Parking rules tighten early, too. No parking is in effect from noon Friday through 11:59 p.m. Saturday on both sides of Park Heights Avenue from Virginia to Oakley avenues and on both sides of Woodland Avenue from Homer to Delaware avenues. For delivery drivers, rideshare pickups, and anyone heading to nearby businesses or homes, that removes curb space well before the main crowd arrives.
Bus riders need to plan around stop closures
The festival plan also hits transit riders. Several Maryland Transit Administration bus stops are closed from 4 p.m. Friday through 11 p.m. Saturday, with alternate stops available nearby. The affected stop IDs are 1075, 1076, 8579, 1079, 1081, 731, 732, 733, 734, 737, and 739.
Alternate stops are listed at 1074, 9279, 1083, 730 and 9281. That matters for anyone connecting to Park Heights, the surrounding residential blocks, or local shops trying to stay open during the festival window. With street access tightened and bus boarding shifted, riders should expect a slower trip in both directions.
CFG Bank Arena adds downtown pressure
Saturday’s congestion does not stop in northwest Baltimore. The city’s weekend bulletin also flags lane closures tied to an event at CFG Bank Arena, including westbound Druid Park Lake Drive from the I-83 ramp to Linden Avenue between 5 and 8 p.m. Saturday.
That creates a second pressure point for drivers moving between the arena district, the downtown core and the northwest corridor. Even people who are not attending the event can feel the ripple effect, especially during the evening peak when festival traffic and arena traffic overlap.

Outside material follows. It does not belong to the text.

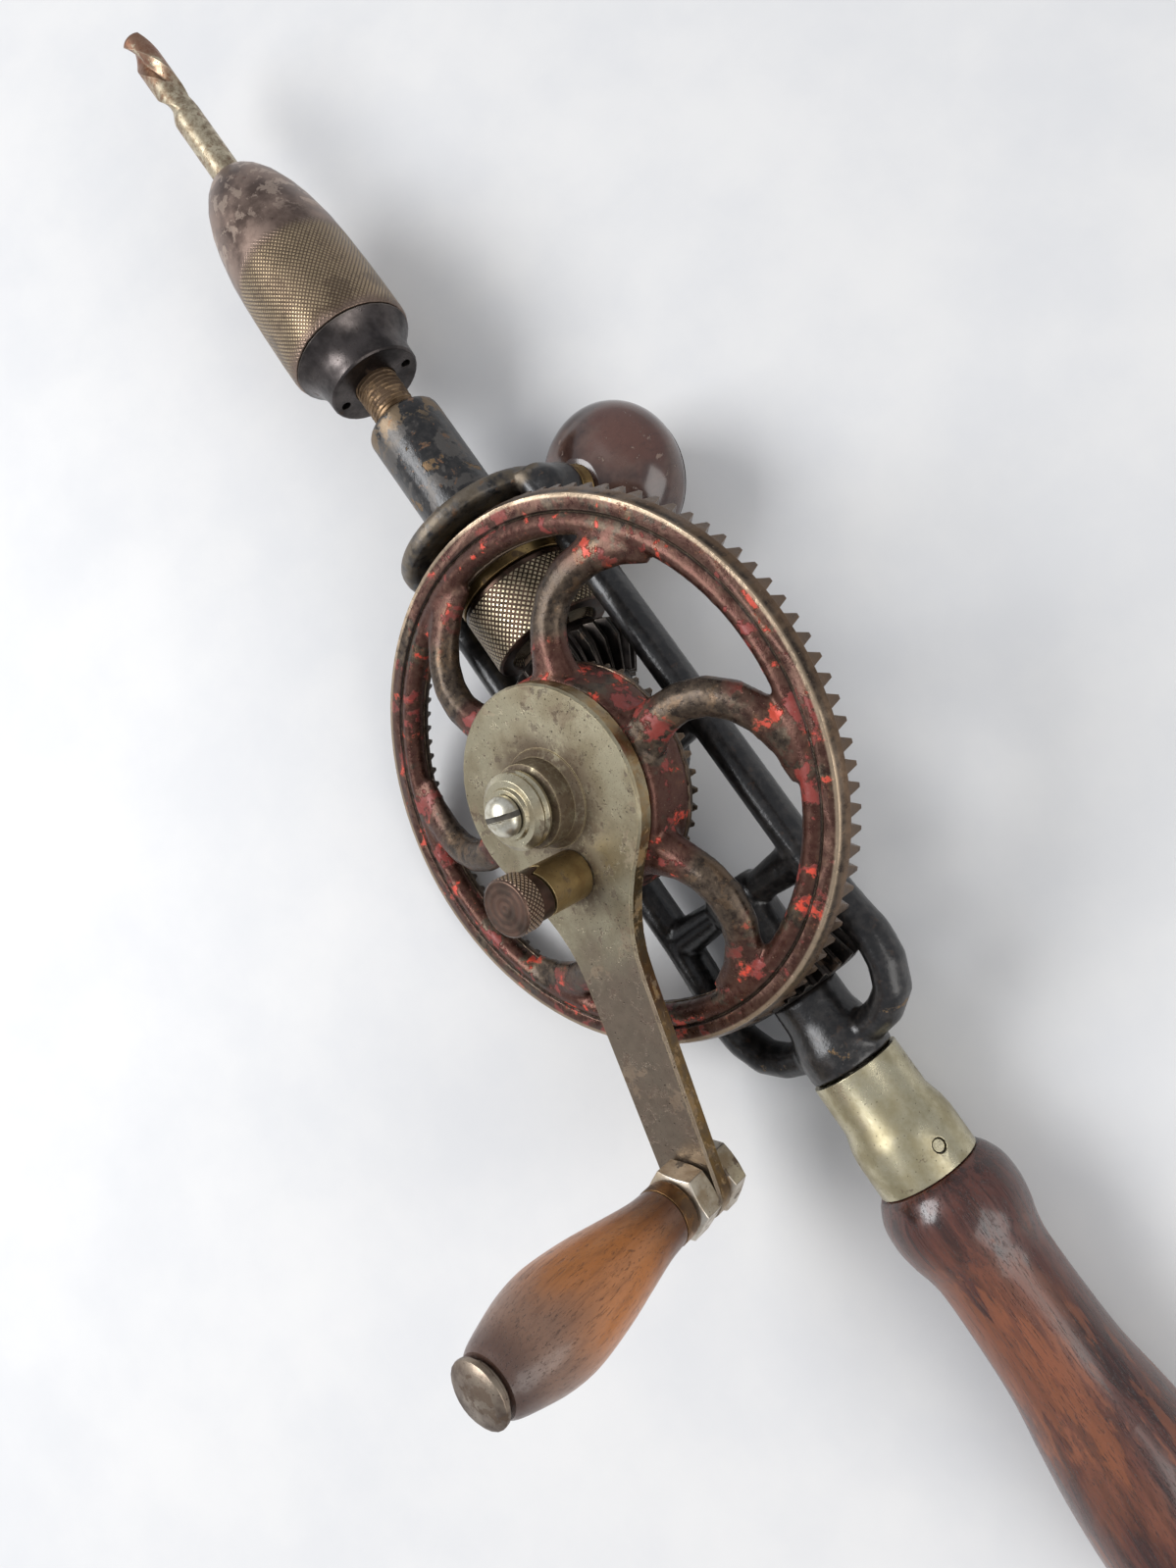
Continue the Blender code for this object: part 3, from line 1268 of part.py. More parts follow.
def make_chuck(axes):
    nose_hole = BIT_RADIUS + 2 * RUN
    inner = CHUCK_RADIUS - CHUCK_WALL
    outside = [(CHUCK_RADIUS * wide, CHUCK_SHELL_REAR + CHUCK_SHELL * along) for along, wide in SHELL_SHARES]
    shell = lathe("chuck_shell", [
        (inner, CHUCK_SHELL_REAR),
        *outside,
        (CHUCK_NOSE_RADIUS, CHUCK_NOSE),
        (nose_hole, CHUCK_NOSE),
        (nose_hole, CHUCK_NOSE - CHUCK_WALL),
        (JAW_CONE_REAR_RADIUS, JAW_CONE_REAR),
        (inner, JAW_CONE_REAR),
    ], "worn_iron", FINE)
    place(shell, axes, rotation=ALONG_SPINDLE)

    core = inner - RUN
    rear = CHUCK_REAR
    rim = CHUCK_SHELL_REAR - RUN
    curve = [(CHUCK_RADIUS * wide, rear + CHUCK_COLLAR * along) for along, wide in COLLAR_SHARES]
    body = lathe("chuck_body", [
        (THREAD_RADIUS + RUN, rear),
        (CHUCK_COLLAR_RADIUS - EDGE_CHAMFER, rear),
        *curve,
        (CHUCK_RADIUS - EDGE_CHAMFER, rim),
        (core, rim),
        (core, CHUCK_CORE_FRONT),
        (BIT_RADIUS + RUN, CHUCK_CORE_FRONT),
        (BIT_RADIUS + RUN, THREAD_END + RUN),
        (THREAD_RADIUS + RUN, THREAD_END + RUN),
    ], "dark_steel", FINE)
    place(body, axes, rotation=ALONG_SPINDLE)
    for index, turn in enumerate((SPANNER_HOLE_TURN, SPANNER_HOLE_TURN + pi)):
        across = (THREAD_RADIUS + CHUCK_COLLAR_RADIUS) / 2 + RUN
        hole = lathe(
            f"spanner_hole_cutter_{index + 1}",
            rod_profile(SPANNER_HOLE_RADIUS, -OVERRUN, OVERRUN), None, 10,
        )
        place(hole, axes, (rear, across * cos(turn), across * sin(turn)), ALONG_SPINDLE)
        cut(body, hole)
    for index in range(3):
        make_jaw(axes, index)


def make_jaw(axes, index):
    """A wedge of steel between the bit and the shell's cone."""
    low_in = BIT_RADIUS + RUN
    rear_out = cone_radius(JAW_REAR) - RUN
    front_out = cone_radius(JAW_FRONT) - RUN
    steps = 5
    points = []
    rings = []
    for height, outer in ((JAW_REAR, rear_out), (JAW_FRONT, front_out)):
        loop = arc((0, 0), outer, -JAW_HALF_ANGLE, JAW_HALF_ANGLE, steps)
        loop += arc((0, 0), low_in, JAW_HALF_ANGLE, -JAW_HALF_ANGLE, steps)
        rings.append(range(len(points), len(points) + len(loop)))
        points += [(x, y, height) for x, y in loop]
    faces = rings_to_faces(rings, False)
    faces.append(tuple(rings[0]))
    faces.append(tuple(rings[1]))
    jaw = mesh_object(f"chuck_jaw_{index + 1}", points, faces, "bright_steel")
    turned = Matrix.Rotation(2 * pi * index / 3, 3, "X") @ Matrix.Rotation(pi / 2, 3, "Y")
    place(jaw, axes, rotation=turned.to_euler())


def make_bit(axes):
    """A twist bit: a round shank, and two flutes that wind round it up to the point."""
    sides = 24
    start = BIT_TIP - BIT_FLUTE_LENGTH
    point_length = BIT_RADIUS * BIT_POINT_SHARE
    stations = [(BIT_REAR, 0.0, 1.0), (start, 0.0, 1.0)]
    steps = 14
    for step in range(1, steps + 1):
        share = step / steps
        along = start + (BIT_FLUTE_LENGTH - point_length) * share
        stations.append((along, min(1.0, share * 4), 1.0))
    stations.append((BIT_TIP, 1.0, BIT_CHISEL_SHARE))
    points = []
    rings = []
    for along, fluted, size in stations:
        twist = 2 * pi * max(0.0, along - start) / BIT_FLUTE_PITCH
        ring = []
        for side in range(sides):
            angle = 2 * pi * side / sides
            hollow = max(0.0, cos(2 * angle)) ** FLUTE_ROUNDING
            radius = BIT_RADIUS * size * (1 - FLUTE_DEPTH_SHARE * fluted * hollow)
            ring.append(len(points))
            points.append((radius * cos(angle - twist), radius * sin(angle - twist), along))
        rings.append(ring)
    faces = rings_to_faces(rings, False)
    faces.append(tuple(rings[0]))
    faces.append(tuple(rings[-1]))
    bit = mesh_object("drill_bit", points, faces, "bright_steel")
    place(bit, axes, rotation=ALONG_SPINDLE)


# Main handle: ferrule, tang, pin and wood
# From the ferrule's end: share of the wood's length, share of its largest radius
HANDLE_SHARES = [
    (0.000, 0.72), (0.015, 0.80), (0.045, 0.885), (0.085, 0.905), (0.125, 0.865), (0.165, 0.79),
    (0.205, 0.755), (0.300, 0.755), (0.410, 0.785), (0.500, 0.87), (0.600, 0.955), (0.710, 1.00),
    (0.810, 0.985), (0.890, 0.90), (0.950, 0.74), (0.985, 0.50), (1.000, 0.22),
]


# Along the ferrule: where it leaves its small radius, bends, and meets its large one
FERRULE_SHARES = (0.42, 0.56, 0.66)
FERRULE_BEND_SHARE = 0.75


def make_handle(axes):
    top = FRAME_END - RUN
    length = top - FERRULE_END
    small = FRAME_END_RADIUS + RUN
    wall = FERRULE_WALL
    leave, bend, meet = [top - length * share for share in FERRULE_SHARES]
    ferrule = lathe("handle_ferrule", [
        (small - wall, top),
        (small, top),
        (small, leave),
        (small + (FERRULE_RADIUS - small) * FERRULE_BEND_SHARE, bend),
        (FERRULE_RADIUS, meet),
        (FERRULE_RADIUS, FERRULE_END),
        (FERRULE_RADIUS - wall, FERRULE_END),
        (FERRULE_RADIUS - wall, meet),
        (small - wall, leave),
    ], "nickel", FINE)
    place(ferrule, axes, rotation=ALONG_SPINDLE)

    wood_top = FERRULE_END - RUN
    wood_length = wood_top - HANDLE_END
    outside = [(HANDLE_RADIUS * wide, wood_top - wood_length * along) for along, wide in HANDLE_SHARES]
    hole = TANG_RADIUS + RUN
    handle = lathe("main_handle", [
        (0, TANG_END - RUN),
        (hole, TANG_END - RUN),
        (hole, top - RUN),
        (small - wall - RUN, top - RUN),
        (small - wall - RUN, leave),
        (FERRULE_RADIUS - wall - RUN, meet - RUN),
        (FERRULE_RADIUS - wall - RUN, wood_top),
        *outside,
        (0, HANDLE_END),
    ], "red_wood", ROUND)
    place(handle, axes, rotation=ALONG_SPINDLE)

    tang = lathe(
        "handle_tang", rod_profile(TANG_RADIUS, TANG_END, LOOP_BOTTOM - OVERRUN - RUN), "dark_steel", SMALL
    )
    place(tang, axes, rotation=ALONG_SPINDLE)

    pin_place = top - length * FERRULE_PIN_SHARE
    pin_hole = FERRULE_PIN_RADIUS + RUN
    reach = FERRULE_RADIUS + OVERRUN
    across = Matrix.Rotation(FERRULE_PIN_TURN, 3, "X").to_euler()
    pin = lathe("ferrule_pin", rod_profile(
        FERRULE_PIN_RADIUS, -FERRULE_RADIUS + EDGE_CHAMFER, FERRULE_RADIUS - EDGE_CHAMFER), "dark_steel", 12)
    place(pin, axes, (pin_place, 0, 0), across)
    for target in (ferrule, handle, tang):
        drill = lathe(target.name + "_pin_hole_cutter", rod_profile(pin_hole, -reach, reach), None, 12)
        place(drill, axes, (pin_place, 0, 0), across)
        cut(target, drill)


# Side knob: stud, ferrule and turned knob
# From the ferrule: share of the knob's depth, share of its radius
KNOB_SHARES = [
    (0.00, 0.34), (0.05, 0.46), (0.13, 0.66), (0.24, 0.84), (0.37, 0.96), (0.50, 1.00),
    (0.63, 0.97), (0.75, 0.88), (0.86, 0.72), (0.94, 0.51), (0.985, 0.27),
]


def make_side_knob(axes):
    at = empty("side_knob_axis", axes, (SHOULDER_PLACE, KNOB_SIDE, 0), ALONG_BACK)
    hole = KNOB_STUD_RADIUS + RUN
    front = -KNOB_FRONT
    stud_end = front + KNOB_DEPTH * KNOB_STUD_SHARE
    wood = [(KNOB_RADIUS * wide, front + KNOB_DEPTH * along) for along, wide in KNOB_SHARES]
    knob = lathe("side_knob", [
        (0, stud_end + RUN), (hole, stud_end + RUN), (hole, front), *wood, (0, -KNOB_BACK),
    ], "plum_wood", FINE)
    low = -KNOB_FERRULE_FRONT
    ferrule = lathe("side_knob_ferrule", [
        (hole, low),
        (KNOB_FERRULE_RADIUS, low),
        (KNOB_FERRULE_RADIUS, low + KNOB_FERRULE / 3),
        (KNOB_FERRULE_RADIUS * KNOB_WAIST_SHARE, low + KNOB_FERRULE / 2),
        (KNOB_FERRULE_RADIUS, low + KNOB_FERRULE),
        (hole, low + KNOB_FERRULE),
    ], "brass")
    stud = lathe(
        "side_knob_stud", rod_profile(KNOB_STUD_RADIUS, -KNOB_STUD_TOP, stud_end, EDGE_CHAMFER),
        "bright_steel", SMALL,
    )
    for piece in (knob, ferrule, stud):
        place(piece, at)


def solid_points(names=None):
    """Corner points of the finished pieces, or of the ones named."""
    graph = bpy.context.evaluated_depsgraph_get()
    points = []
    for obj in bpy.data.objects:
        if obj.type != "MESH" or obj.hide_render or (names and obj.name not in names):
            continue
        shape = obj.evaluated_get(graph)
        points += [shape.matrix_world @ vertex.co for vertex in shape.data.vertices]
    return points


def lay_down(axes):
    """Rests the drill on three pieces and sets the middle of its box over the origin."""
    bpy.context.view_layer.update()
    feet = [solid_points([name]) for name in RESTS_ON]
    up = Vector(REST_UP_SHARES)
    for step in range(REST_STEPS):
        lowest = [min(points, key=up.dot) for points in feet]
        level = (lowest[1] - lowest[0]).cross(lowest[2] - lowest[0]).normalized()
        up = level if level.dot(up) > 0 else -level
    ahead = (Vector((1, 0, 0)) - up * up.x).normalized()
    axes.matrix_world = Matrix((ahead, up.cross(ahead), up)).to_4x4()
    bpy.context.view_layer.update()
    points = solid_points()
    low = Vector([min(point[axis] for point in points) for axis in range(3)])
    high = Vector([max(point[axis] for point in points) for axis in range(3)])
    middle = (low + high) / 2
    axes.location = (-middle.x, -middle.y, -low.z)
    bpy.context.view_layer.update()


def main():
    for obj in list(bpy.data.objects):
        bpy.data.objects.remove(obj, do_unlink=True)
    axes = empty("drill_axes")
    crank_axes = empty("crank_axes", axes, rotation=(0, 0, CRANK_ANGLE))
    make_frame(axes)
    make_gear_wheel(axes)
    make_ratchet_ring(axes)
    make_axle(axes)
    make_crank(crank_axes)
    make_selector(crank_axes)
    make_grip(crank_axes)
    spindle = make_spindle(axes)
    make_fast_pinion(axes)
    make_slow_pinion(axes)
    make_shifter(axes, spindle)
    make_idler(axes)
    make_chuck(axes)
    make_bit(axes)
    make_handle(axes)
    make_side_knob(axes)
    lay_down(axes)


main()
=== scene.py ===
"""How the old hand drill looks: worn paint, aged nickel, knurled steel and turned wood.

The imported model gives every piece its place. Each piece that shows is a smooth copy of
its CAD node, or is made here in finer form, and gets a material made of nodes. Sizes in
this script are in millimetres in the drill's own frame (x along the spindle, z along the
wheel's axle), unless a line says otherwise.
"""

import json
from math import cos, hypot, pi, radians, sin

import bmesh
import bpy
from mathutils import Matrix, Vector

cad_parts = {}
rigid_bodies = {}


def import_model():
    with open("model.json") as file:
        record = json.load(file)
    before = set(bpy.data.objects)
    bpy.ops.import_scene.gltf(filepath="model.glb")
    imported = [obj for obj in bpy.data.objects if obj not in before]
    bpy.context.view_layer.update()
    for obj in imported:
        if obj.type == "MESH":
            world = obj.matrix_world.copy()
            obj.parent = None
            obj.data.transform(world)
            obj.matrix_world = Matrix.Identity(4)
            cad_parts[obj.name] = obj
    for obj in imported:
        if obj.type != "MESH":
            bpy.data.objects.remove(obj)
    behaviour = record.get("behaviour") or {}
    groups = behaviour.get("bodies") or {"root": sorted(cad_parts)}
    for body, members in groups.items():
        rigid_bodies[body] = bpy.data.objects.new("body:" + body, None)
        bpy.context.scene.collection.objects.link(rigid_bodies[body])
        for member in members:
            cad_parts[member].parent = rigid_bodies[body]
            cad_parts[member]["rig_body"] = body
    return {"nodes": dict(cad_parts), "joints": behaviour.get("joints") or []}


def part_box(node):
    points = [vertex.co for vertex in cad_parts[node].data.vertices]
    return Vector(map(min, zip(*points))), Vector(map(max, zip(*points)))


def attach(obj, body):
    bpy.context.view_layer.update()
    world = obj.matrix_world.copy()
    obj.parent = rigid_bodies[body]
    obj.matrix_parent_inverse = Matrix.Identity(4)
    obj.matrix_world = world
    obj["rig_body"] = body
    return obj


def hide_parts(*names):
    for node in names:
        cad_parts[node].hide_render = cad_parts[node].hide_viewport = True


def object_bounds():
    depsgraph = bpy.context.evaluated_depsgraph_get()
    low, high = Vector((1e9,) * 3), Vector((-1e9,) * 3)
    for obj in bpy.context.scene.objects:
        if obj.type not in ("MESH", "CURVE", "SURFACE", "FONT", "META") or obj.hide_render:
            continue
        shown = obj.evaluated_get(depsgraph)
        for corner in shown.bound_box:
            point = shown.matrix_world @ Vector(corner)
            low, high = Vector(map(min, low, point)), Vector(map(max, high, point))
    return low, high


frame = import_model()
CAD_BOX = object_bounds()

MM = 0.001

# The drill's own frame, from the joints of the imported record
JOINTS = {joint["name"]: joint for joint in frame["joints"]}
AHEAD = Vector(JOINTS["spindle_spin"]["axis"]).normalized()
ALONG_AXLE = Vector(JOINTS["crank_spin"]["axis"]).normalized()
APEX = Vector(JOINTS["crank_spin"]["pos_m"])


def axes_at(point, x_axis, z_axis):
    """A part's frame in the row frame, in metres: point and its x and z directions."""
    turn = Matrix((x_axis, z_axis.cross(x_axis), z_axis)).transposed()
    return Matrix.Translation(point) @ turn.to_4x4()


DRILL = axes_at(APEX, AHEAD, ALONG_AXLE)
SPINDLE = axes_at(APEX, -ALONG_AXLE, AHEAD)
CRANK_PIN = Vector(JOINTS["grip_spin"]["pos_m"])
ARM = (CRANK_PIN - APEX - ALONG_AXLE * (CRANK_PIN - APEX).dot(ALONG_AXLE)).normalized()
CRANK = axes_at(APEX, ARM, ALONG_AXLE)
GRIP = axes_at(CRANK_PIN, ARM, ALONG_AXLE)
SELECTOR = axes_at(Vector(JOINTS["selector_turn"]["pos_m"]), ARM, ALONG_AXLE)


def knob_axes():
    low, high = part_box("side_knob_ferrule")
    middle = (low + high) / 2
    return axes_at(middle, AHEAD, -ALONG_AXLE)


KNOB = knob_axes()


# Node helpers
def shade(red, green, blue):
    """A colour given as it looks on a screen, 0 to 255."""
    made = []
    for value in (red, green, blue):
        part = value / 255
        made.append(part / 12.92 if part <= 0.04045 else ((part + 0.055) / 1.055) ** 2.4)
    return (*made, 1)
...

The same corridor is also dealing with roadwork. Eastbound Druid Park Lake Drive at Swann Drive is scheduled to close for brick crosswalk work from about 7 p.m. Friday, May 15, to 7 a.m. Sunday, May 17, while westbound Druid Park Lake Drive sees lane closures from the I-83 ramp to Linden Avenue during that period. Put together, those restrictions make Druid Park Lake Drive one of the weekend’s most vulnerable routes for delays.
Sunday’s farmers market keeps the Jones Falls corridor busy
The weekend traffic puzzle continues Sunday under the Jones Falls Expressway. The Baltimore Farmers’ Market will bring closures to Saratoga Street between Holliday and Gay streets from 6 a.m. to 2 p.m., overlapping with the market’s regular hours from 7 a.m. to noon.
The market itself is a Baltimore institution. It has operated since 1977 and bills itself as Maryland’s largest producer-only farmers’ market. It runs Sundays from April through December, rain or shine, beneath the Jones Falls Expressway at Holliday and Saratoga streets, with quiet shopping hours from 7 to 9 a.m.
That Sunday closure matters not only for shoppers, but also for residents, vendors, delivery trucks and anyone trying to move through the Jones Falls corridor. The market is already a major destination on its own, and the city’s ongoing search for a new permanent operator after the departure of Baltimore Office of Promotion & The Arts adds another layer of institutional change around a space that has long been central to downtown life.
What to keep in mind before heading out
The clearest pattern is that Baltimore’s weekend disruptions are clustered, not scattered. Park Heights is the biggest choke point because the festival closes multiple approaches, limits access to local traffic, and removes parking on both Park Heights and Woodland. Downtown and northwest Baltimore then absorb extra pressure from CFG Bank Arena traffic, Druid Park Lake Drive work, and the Sunday market closures near Holliday and Saratoga.
For drivers, delivery workers and weekend customers, the practical move is to avoid assuming any of these corridors will behave normally. Park Heights, the Jones Falls Expressway area and Druid Park Lake Drive all carry separate restrictions, and together they create a weekend in which neighborhood celebration, major venue traffic and routine market activity all compete for the same streets.